I have wondered if this actual argument might itself be an indication of whether a being is conscious. People who have no subjective experience will argue to the end that there is nothing special about consciousness because in their machinery no such thing actually exists. And if you have that subjective experience and you are smart enough to contemplate such things, you will understand why the idea is so perplexing.

That could be the root of the problem with discussing the idea. It is impossible to explain consciousness unless one actually experiences it.

Now the problem with that line of thinking is that it would require that there is a pathway to the mind that is non-physical meaning free will may actually exist. I am not sure I am willing to go there. As far as I know I am just on this ride and free will is an illusion and that includes my pondering about consciousness itself.

But, anyway, my view of consciousness leaves open the concept that there may be more than one of them within me. There may be millions or even an infinite number. I am merely one of them though each are having this conversation right now. Obviously that idea - which I don’t necessarily subscribe to - would necessitate that free will is an illusion.

As a side note, I don’t have binocular depth perception. While I use both eyes for peripheral vision, my brain can’t merge together images of an object that both eyes can see so it always filters out one or the other. I can’t even imagine what it is like to have it. I can sort of guess but I will never know the true experience of it. I imagine someone who is completely color blind (monochromatic) couldn’t imagine what color is. Thinking about those is what made me ponder our own inability to conceptualize things we can’t experience. And, no, I am not making a claim you do not experience consciousness, though I will admit to having pondered it.

Listening to several podcast I've been surprised to find out that some people have no inner voice and some people cannot mentally visualize in their head.

This is in the same line as what you are describing. The people interviewed made similar comments about having no concept, since they have never experienced these things.

While I cannot imagine not having these capabilities.
 
" I'm grateful for my short time here.
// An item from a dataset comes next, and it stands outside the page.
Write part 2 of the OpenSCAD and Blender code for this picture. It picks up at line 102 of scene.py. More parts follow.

My short time of consciousness."

This captures my existential position.

I believe my afterlife will be no different than my before life and so with the little time I have in my present life, I hope I have and can do some good things to bring joy to those who I will leave behind.
This is my thought process now.

So much different than when I attended the weekly indoctrination sessions. (No offense meant toward believers)
 
"There is scarcely a greater cause of confusion and difficulty in the comprehension of Hebrew modes of thought than the tendency – in part, to be sure, a necessity – that impels us to translate nephesh by the word “soul.” The nephesh is the life or the self of the man, the living man himself, just as he is here and now. The older Hebrews had no word for body (σωμα), and what we call body was not to them the opposite of nephesh, but was inseparable from it." ~Frank Chamberlain Porter

Still, though, seems like a pretty petty fight to pick. What do you care if some people believe in a soul?
How can one make a fight in either belief?
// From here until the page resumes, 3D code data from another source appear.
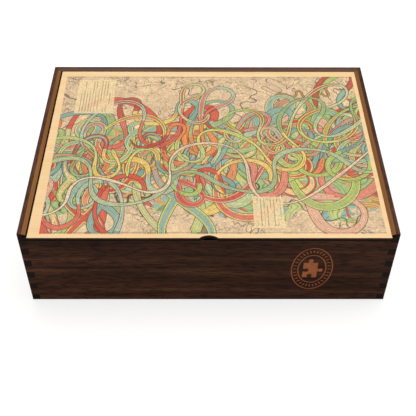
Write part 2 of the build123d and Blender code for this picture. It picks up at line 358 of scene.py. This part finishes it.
# --- Lid face -----------------------------------------------------------------------------------
# The upper layer: 1.5 mm of pale birch plywood with a satin surface, fixed on the panel. It is cut
# with a laser, so the edges and the thumb notch are browned.

nodes["lid_print"].material_slots[0].material = birch(
    "lid_face_birch", "#f2cf9c", "#ecc389", "#6b452b", "#2a170c", 0.55)[0]


# --- Printed picture ----------------------------------------------------------------------------
# A flat-bed print on the lid: an invented survey map of a river's old courses, in thin inks on a
# toned ground. The mesh stores, at each point, the colour of the nearest part of each course and how
# far outside that course's bank the point lies.

random.seed(23)
LEFT_BORDER_FRONT = 10.2 * MM
LEFT_BORDER_BACK = 6.3 * MM
RIGHT_BORDER = 4.2 * MM
FRONT_BORDER = 5.0 * MM
BACK_BORDER = 9.0 * MM
CELL = 0.9 * MM
PRINT_LIFT = 0.03 * MM
PRINT_SINK = 0.02 * MM
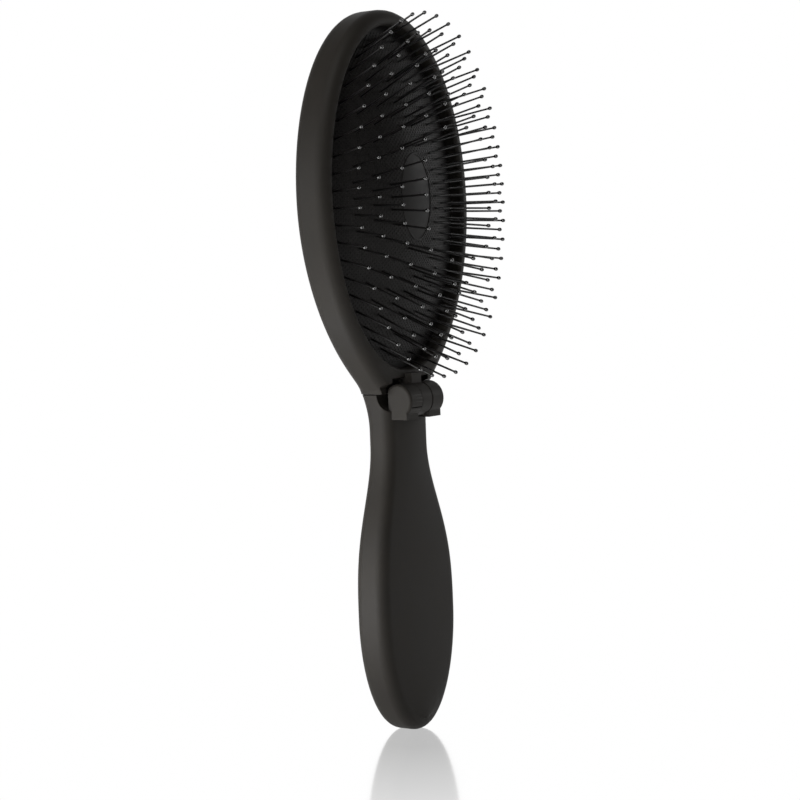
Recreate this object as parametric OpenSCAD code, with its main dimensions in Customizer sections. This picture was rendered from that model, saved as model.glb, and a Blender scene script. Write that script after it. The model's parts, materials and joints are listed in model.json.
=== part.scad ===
// Folding hairbrush: a spoon-shaped handle, a hinged oval head with a rubber cushion full of
// ball-tipped pins in front and a mirror in its back. It stands on the end of the handle, with the
// pins towards -Y and the mirror towards +Y. The head folds forward about an X axis at the neck.

/* [Handle] */
// Length of the handle, from its rounded end to the seam with the head
handle_len = 91.4; // [86:0.1:100]
// Greatest width of the handle
handle_w = 34.1; // [30:0.1:38]
// Height of the widest place above the rounded end
handle_wide_z = 32; // [28:0.5:36]
// Height at which the neck begins to run straight
neck_start_z = 78; // [74:0.5:80]
// Width of the neck
neck_w = 18.8; // [18:0.1:20]
// Depth of the grip in front of the middle plane
grip_front = 4.95; // [4.2:0.05:5.5]
// Depth of the grip behind the middle plane
grip_back = 5.35; // [4.6:0.05:6]
// Depth of the neck in front of the middle plane
neck_front = 3.4; // [3.1:0.05:3.6]
// Depth of the neck behind the middle plane
neck_back = 4.95; // [4.6:0.05:5.4]
// How far the large faces of the handle bulge in the middle
grip_crown = 0.45; // [0:0.05:1]
// Radius of the edges round the handle and the head
edge_r = 3.2; // [2.6:0.1:3.6]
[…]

It's interesting to talk about and I have my position but I can no more prove it correct than I can the opposite incorrect.

And thought I do on occasion overstate my position, I actually find these topics very interesting.
 
I grew up Catholic-I have had it in me at times (yrs ago) to believe in such
What destroys it all for me is to hear Baptist preachers scream about how All coffins will open one day and we will all fly up to sit with God
I once had a Baptist preacher tell me that according to evolution he could break his watch into many pieces and throw it in the ocean and it would one day be a fully functioning watch again.
 
I agree with this.

I've also been thinking about where we draw the line. Humans have "consciousness," okay. What about apes or dogs? Do they? If so, why, and if not, why not? And if they do, then do dolphins? Cats? Bats? Where does it end, and why does it end just there?
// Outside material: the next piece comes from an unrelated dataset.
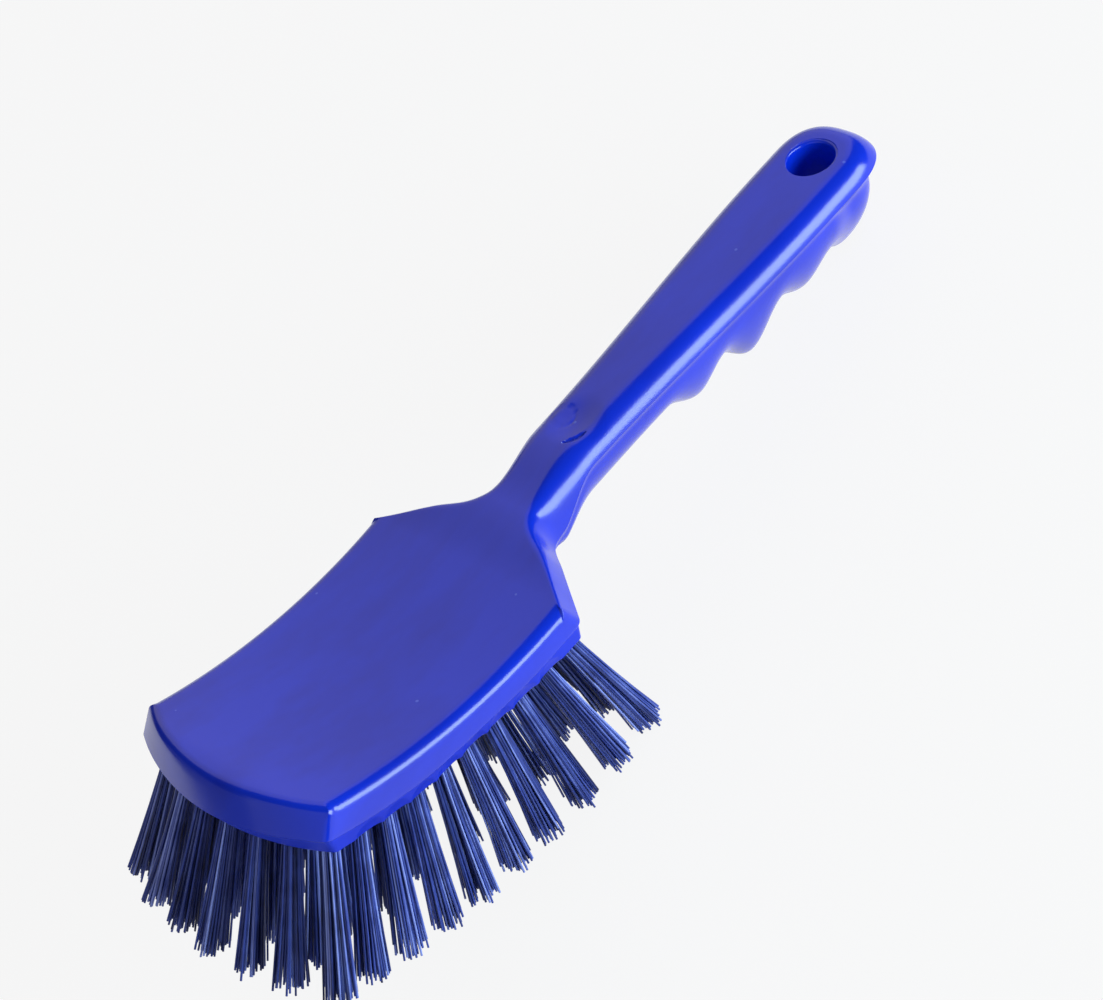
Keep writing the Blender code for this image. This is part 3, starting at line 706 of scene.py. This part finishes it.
def loopEdges(bm, loop):
    return [bm.edges.get((loop[i], loop[(i + 1) % len(loop)])) for i in range(len(loop))]


def lipLoops(bm):
    # loops of points down the lip, which starts just inside the foot of the wall
    outline = lipOutline()
    ways = [q - p for p, q in zip(outline, insetOutline(outline, 1.0))]
    ends = [min(max(p.x, 0.0), body["dishEnd"]) for p in outline]
    tops = [topHeight(end) - body["wallHeight"] - deepening(p.x) + pad["lipHidden"]
            for p, end in zip(outline, ends)]
    r = pad["edgeRound"]
    # share of the way down the wall, then inset and rise of the rounded lower edge
    steps = [(i / pad["wallRows"], 0.0, r) for i in range(pad["wallRows"])]
    steps += [(1.0, r * (1 - math.cos(a)), r * (1 - math.sin(a)))
              for a in (math.pi / 2 * i / pad["edgeSteps"] for i in range(pad["edgeSteps"] + 1))]
    loops = []
    for share, inset, rise in steps:
        loop = []
        for p, way, top in zip(outline, ways, tops):
            z = mix(top, faceHeight(p.x) + rise, share)
            moved = p + way * (inset + pad["lipUndercut"] * share + scoopDepth(p, z))
            loop.append(bm.verts.new((moved.x, moved.y, z)))
        loops.append(loop)
    return loops


def blindHole(bm, place):
    # a hole along its tuft's direction; its mouth lies in the pad's face
    pose = tuftFrame(place)
    angles = [math.tau * k / pad["holeSides"] for k in range(pad["holeSides"])]
    circle = [Vector((math.cos(a), math.sin(a), 0.0)) * pad["holeRadius"] for a in angles]
    drop = Vector((0.0, 0.0, pad["holeDepth"]))
    spots = [pose @ p for p in circle]
    mouth = [bm.verts.new((spot.x, spot.y, faceHeight(spot.x))) for spot in spots]
    bottom = [bm.verts.new(pose @ (p - drop)) for p in circle]
    joinLoops(bm, mouth, bottom)
    bm.faces.new(bottom)
    return mouth


def bristlePad():
    bm = bmesh.new()
    loops = lipLoops(bm)
    for upper, lower in zip(loops, loops[1:]):
        joinLoops(bm, upper, lower)
    bm.faces.new(loops[0])
    edges = loopEdges(bm, loops[-1])
    for place in tuftPlaces:
        edges += loopEdges(bm, blindHole(bm, place))
    bmesh.ops.triangle_fill(bm, edges=edges, use_beauty=True, normal=(0.0, 0.0, -1.0))
    bmesh.ops.recalc_face_normals(bm, faces=bm.faces)
    bm.verts.index_update()
    points = [tuple(v.co) for v in bm.verts]
    faces = [[v.index for v in f.verts] for f in bm.faces]
    bm.free()
    piece = addPiece("bristlePad", points, faces, shadedPadMaterial, "blue_polypropylene")
    piece.data.set_sharp_from_angle(angle=math.radians(pad["sharpAngle"]))
    return piece


padPiece = bristlePad()
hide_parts("brush_body")
print("bristle pad moulded")

# Navy PBT filament, extruded and cut: smooth glossy round threads, each a little lighter or darker
filament = {
    "darkColour": "#08123F",
    "middleColour": "#4355AE",
    "lightColour": "#93A4F2",
    "darkStop": 0.15,
    "middleStop": 0.7,
    "roughness": (0.28, 0.44),  # least and most
    "specularLevel": 0.28,
    "ior": 1.55,
    "driftSize": 7.0,         # mm along a filament between lighter and darker runs
    "driftShare": 0.5,
    "driftHeight": 0.02,      # mm
    "driftStrength": 0.6,
    "tone": (0.38, 0.24),     # mean and spread over the filaments
    "lightestTone": 0.9,
    "diameter": 0.62,         # mm, a little more than the real one, so that they show
    "thickness": (0.92, 1.06),  # of the diameter, least and most
    "count": 72,
    "spiralTurn": 2.399963,   # radians, the golden angle, which fills a disc evenly
    "spiralJitter": 0.25,
    "rootRadius": 2.35,       # mm, of the disc that the filaments fill where they leave the hole
    "tipRadius": 4.5,
    "lean": 0.35,             # mm, how far a whole tuft's tip strays
    "splayJitter": 0.26,      # mm, the same for one filament
    "bow": 0.15,              # mm, its bend in the middle, to any side
    "inwardBow": 0.35,        # mm, and towards the tuft's axis
    "sink": 1.8,              # mm, how deep the filaments start in the hole
    # the curve that the tips are trimmed to, how unevenly, and the few that are cut short
    "trimRadius": 285.0, "trimLow": 85.6, "trimDrop": 63.2,
    "raggedCut": 0.5, "shortShare": 0.12, "shortCut": (0.5, 2.4),
    "sides": 5, "steps": 4, "sharpAngle": 80, "seed": 1000,
}


def extrudedPbt():
    f = filament
    material, tree = newMaterial("extrudedPbtFilament")
    tone = addNode(tree, "ShaderNodeAttribute", {"attribute_name": "tone"})
    spot = addNode(tree, "ShaderNodeTexCoord").outputs["Object"]
    drift = addNode(tree, "ShaderNodeTexNoise", inputs={"Scale": patternScale(f["driftSize"]), "Detail": 2.0},
                    links={"Vector": spot})
    mixed = addNode(tree, "ShaderNodeMath", {"operation": "MULTIPLY_ADD"}, {1: f["driftShare"]},
                    {0: drift.outputs["Fac"], 2: tone.outputs["Fac"]})
    ramp = addNode(tree, "ShaderNodeValToRGB", links={"Fac": mixed.outputs["Value"]})
    stops = ramp.color_ramp.elements
    stops[0].position, stops[0].color = f["darkStop"], hexColour(f["darkColour"])
    stops[1].position, stops[1].color = f["middleStop"], hexColour(f["middleColour"])
    light = stops.new(1.0)
    light.color = hexColour(f["lightColour"])
    gloss = addNode(tree, "ShaderNodeMapRange",
                    inputs={"To Min": f["roughness"][0], "To Max": f["roughness"][1]},
                    links={"Value": drift.outputs["Fac"]})
    bump = addNode(tree, "ShaderNodeBump",
                   inputs={"Strength": f["driftStrength"], "Distance": f["driftHeight"] * mm},
                   links={"Height": drift.outputs["Fac"]})
    shader = addNode(tree, "ShaderNodeBsdfPrincipled",
                     inputs={"IOR": f["ior"], "Specular IOR Level": f["specularLevel"]},
                     links={"Base Color": ramp.outputs["Color"], "Roughness": gloss.outputs["Result"],
                            "Normal": bump.outputs["Normal"]})
    addNode(tree, "ShaderNodeOutputMaterial", links={"Surface": shader.outputs["BSDF"]})
    return material


filamentMaterial = extrudedPbt()


def trimReach(start, heading):
    # how far it is along heading to the curve that every tip is trimmed to
    f = filament
    ox, oz = start.x - f["trimLow"], start.z - (f["trimRadius"] - f["trimDrop"])
    a = heading.x ** 2 + heading.z ** 2
    b = ox * heading.x + oz * heading.z
    c = ox ** 2 + oz ** 2 - f["trimRadius"] ** 2
    return (-b + math.sqrt(b * b - a * c)) / a


def aboveFloor(origin, tip):
    # a filament that would pass through the floor is cut where it meets it
    height = (tip - floorPoint).dot(floorNormal)
    if height >= 0:
        return tip
    start = (origin - floorPoint).dot(floorNormal)
    return origin + (tip - origin) * (start / (start - height))


def threadPoints(start, end, aim, bend, radius, twist):
    # rings of points along one filament, which is bent most in its middle
    f = filament
    across = aim.orthogonal().normalized()
    up = aim.cross(across)
    c, s = math.cos(twist), math.sin(twist)
    angles = [math.tau * k / f["sides"] for k in range(f["sides"])]
    circle = [(math.cos(a), math.sin(a)) for a in angles]
    points = []
    for step in range(f["steps"] + 1):
        t = step / f["steps"]
        middle = start.lerp(end, t) + bend * (4 * t * (1 - t))
        for x, y in circle:
            sideways, upwards = (x * c - y * s) * radius, (x * s + y * c) * radius
            points.append(tuple(middle + across * sideways + up * upwards))
    return points


def threadFaces(base):
    # the same filament's sides and its two cut ends, from its first point's number
    n, last = filament["sides"], base + filament["steps"] * filament["sides"]
    faces = []
    for a in range(base, last, n):
        for k in range(n):
            m = (k + 1) % n
            faces.append([a + k, a + m, a + n + m, a + n + k])
    faces.append([last + k for k in range(n)])
    faces.append([base + k for k in range(n)][::-1])
    return faces


def makeTuft(number, place):
    f = filament
    dice = random.Random(f["seed"] + number)
    pose = tuftFrame(place)
    turned = pose.to_3x3()
    length = trimReach(place, tuftDirection(place))
    points, faces, tones = [], [], []
    lean = Vector((dice.gauss(0, f["lean"]), dice.gauss(0, f["lean"]), 0.0))
    for i in range(f["count"]):
        spread = math.sqrt((i + 0.5) / f["count"])
        angle = i * f["spiralTurn"] + dice.uniform(-f["spiralJitter"], f["spiralJitter"])
        spot = Vector((spread * math.cos(angle), spread * math.sin(angle), 0.0))
        jitter = Vector((dice.gauss(0, 1), dice.gauss(0, 1), 0.0)) * f["splayJitter"]
        tip = spot * f["tipRadius"] + lean + jitter
        start = pose @ (spot * f["rootRadius"] - Vector((0.0, 0.0, f["sink"])))
        aim = (pose @ (tip + Vector((0.0, 0.0, length))) - start).normalized()
        reach = trimReach(start, aim) + dice.gauss(0, f["raggedCut"])
        if dice.random() < f["shortShare"]:
            reach -= dice.uniform(*f["shortCut"])
        end = aboveFloor(start, start + aim * reach)
        waver = Vector((dice.gauss(0, 1), dice.gauss(0, 1), 0.0)) * f["bow"]
        bend = turned @ (waver - spot * f["inwardBow"])
        twist = dice.uniform(0, math.tau)
        radius = f["diameter"] / 2 * dice.uniform(*f["thickness"])
        tone = min(max(dice.gauss(*f["tone"]), 0.0), f["lightestTone"])
        faces += threadFaces(len(points))
        thread = threadPoints(start, end, aim, bend, radius, twist)
        points += thread
        tones += [tone] * len(thread)
    piece = addPiece("tuft{:02d}".format(number), points, faces, filamentMaterial, "navy_polyester")
    attribute = piece.data.attributes.new("tone", "FLOAT", "POINT")
    attribute.data.foreach_set("value", tones)
    piece.data.set_sharp_from_angle(angle=math.radians(f["sharpAngle"]))
    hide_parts("tuft_{:02d}".format(number))


for number, place in enumerate(tuftPlaces, 1):
    makeTuft(number, place)
print("tufts filled:", len(tuftPlaces))

# Studio: a plain pale floor and soft light from large panels
studio = {
    "floorColour": "#E9EAEC", "grainColour": "#E4E6EA", "grainSize": 1.111,  # mm
    "floorSize": 6.0, "floorDrop": 0.0002,
    "floorShare": 0.88,  # of even white in what the camera sees of the floor; the rest takes shadow
    "skyForDiffuse": 0.17, "skyForGloss": 0.03,
    "aimPoint": (0.0, 0.0, 0.05),
}
panels = {
    # name: direction from the brush, distance, width, height, watts, colour
    "keyRight": ((0.42, -0.86, 0.19), 0.9, 1.1, 0.32, 9.6, "#DFF6FF"),
    "backWall": ((0.5, 0.6, 0.47), 1.6, 1.8, 1.7, 7.0, "#FFF2FA"),
    "backLeft": ((-0.72, 0.68, 0.2), 1.6, 1.4, 0.9, 0.5, "#FFFFFF"),
    "frontLeft": ((-0.85, -0.25, 0.45), 1.4, 2.0, 1.8, 3.6, "#FFFFFF"),
}
white = hexColour("#FFFFFF")


def matPaper():
    # plain matt paper: faint grain, no gloss; reflections see it as even white
    material, tree = newMaterial("matPaper")
    spot = addNode(tree, "ShaderNodeTexCoord").outputs["Object"]
    grain = addNode(tree, "ShaderNodeTexNoise",
                    inputs={"Scale": patternScale(studio["grainSize"]), "Detail": 2.0},
                    links={"Vector": spot})
    tint = addNode(tree, "ShaderNodeMix", {"data_type": "RGBA"},
                   {"A": hexColour(studio["grainColour"]), "B": hexColour(studio["floorColour"])},
                   {"Factor": grain.outputs["Fac"]})
    matt = addNode(tree, "ShaderNodeBsdfDiffuse", links={"Color": tint.outputs["Result"]})
    glow = addNode(tree, "ShaderNodeEmission", inputs={"Color": white, "Strength": 1.0})
    seen = addNode(tree, "ShaderNodeLightPath")
    share = addNode(tree, "ShaderNodeMath", {"operation": "MULTIPLY_ADD"}, {1: studio["floorShare"]},
                    {0: seen.outputs["Is Camera Ray"], 2: seen.outputs["Is Glossy Ray"]})
    blend = addNode(tree, "ShaderNodeMixShader",
                    links={0: share.outputs["Value"], 1: matt.outputs["BSDF"], 2: glow.outputs["Emission"]})
    addNode(tree, "ShaderNodeOutputMaterial", links={"Surface": blend.outputs["Shader"]})
    return material


half = studio["floorSize"] / 2
floorMesh = bpy.data.meshes.new("studioFloor")
floorMesh.from_pydata([(-half, -half, 0), (half, -half, 0), (half, half, 0), (-half, half, 0)], [],
                      [(0, 1, 2, 3)])
floorMesh.materials.append(matPaper())
studioFloor = bpy.data.objects.new("studioFloor", floorMesh)
studioFloor.location.z = -studio["floorDrop"]
scene.collection.objects.link(studioFloor)

# the sky is white to the camera, dim to the brush and nearly dark in its gloss
world = bpy.data.worlds.new("paleStudio")
scene.world = world
world.use_nodes = True
tree = world.node_tree
tree.nodes.clear()
path = addNode(tree, "ShaderNodeLightPath")
glossy = addNode(tree, "ShaderNodeMix", {"data_type": "FLOAT"},
                 {"A": studio["skyForDiffuse"], "B": studio["skyForGloss"]},
                 {"Factor": path.outputs["Is Glossy Ray"]})
seen = addNode(tree, "ShaderNodeMix", {"data_type": "FLOAT"}, {"B": 1.0},
               {"Factor": path.outputs["Is Camera Ray"], "A": glossy.outputs["Result"]})
sky = addNode(tree, "ShaderNodeBackground", inputs={"Color": white},
              links={"Strength": seen.outputs["Result"]})
addNode(tree, "ShaderNodeOutputWorld", links={"Surface": sky.outputs["Background"]})

for name, (direction, distance, width, height, watts, tint) in panels.items():
    light = bpy.data.lights.new(name, "AREA")
    light.shape = "RECTANGLE"
    light.size, light.size_y, light.energy = width, height, watts
    light.color = hexColour(tint)[:3]
    lamp = bpy.data.objects.new(name, light)
    out = Vector(direction).normalized()
    lamp.location = Vector(studio["aimPoint"]) + out * distance
    lamp.rotation_euler = out.to_track_quat("Z", "Y").to_euler()
    scene.collection.objects.link(lamp)

scene.view_settings.view_transform = "Standard"
print("studio lit")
I think the oldest religions end up saying that everyone and everything has consciousness (or a soul), that the material universe in some sense *is* a soul.

I've always sort of understood animism or pantheism, mostly on an intellectual plane. But I had a couple epiphanies lately when reading Robin Wall Kimmerer. She points out that for third person singular pronouns, most indigenous languages do not chose "it." They chose "he" or "she." And so almost everything is conceived of in personal terms ("it" is reserved for things that people make, like tents or knives). And since almost everything - animals, plants, rocks, stars, waters - is referred to with personal pronouns and conceived of as like a person, the neurological circuitry in the human brain that is activated by interpersonal relationships becomes activated in our connection to the natural world (IOW, this is much more than just an opinion or an idea, it involves the actual behavior and activity of the brain itself). And so it is simply offensive to call a river an "it," to reduce it to merely its physical aspect. It would be like looking at someone's grandmother in the kitchen and going "it is cooking."

She also said that indigenous languages are very verb-heavy. They have many more verbs, and many of them are deployed in ways that seem bizarre to western materialism. For example, "Sunday" is a verb. What you doing today? I'm sundaying....oh, me too. Prof. Kimmerer said that one of her toughest challenges in learning her native Potawatomi was hearing that "bay" was a verb. She was like, "No it's not. It's a person, place or thing. A bay is a noun." Until she realized that it was only a noun in the abstract. Any actual, individual, singular bay...well just go look at it. You'll see it's in motion....water coming in, clouds passing by, sounds of seabirds, insects buzzing around...this place is indeed "baying."

For me, once I got a glimpse into those two things, the whole flower of animism unfolded before me. It is very beatiful. And much closer to the truth, IMO, than western epistemology (minus Spinoza and a few others) and western materialism.

From this point of view, do humans have souls? Of course. As does everything else in the whole of creation.
I believe that animals have the same thing we refer to as a soul or consciousness in the same way we believe we have them. But, just as with humans, I'm not sure it survives the death of the body.
 
I grew up Catholic-I have had it in me at times (yrs ago) to believe in such
What destroys it all for me is to hear Baptist preachers scream about how All coffins will open one day and we will all fly up to sit with God.
Especially when, if they are correct, so many conservative Christians will be heading in the other direction, if you get my drift.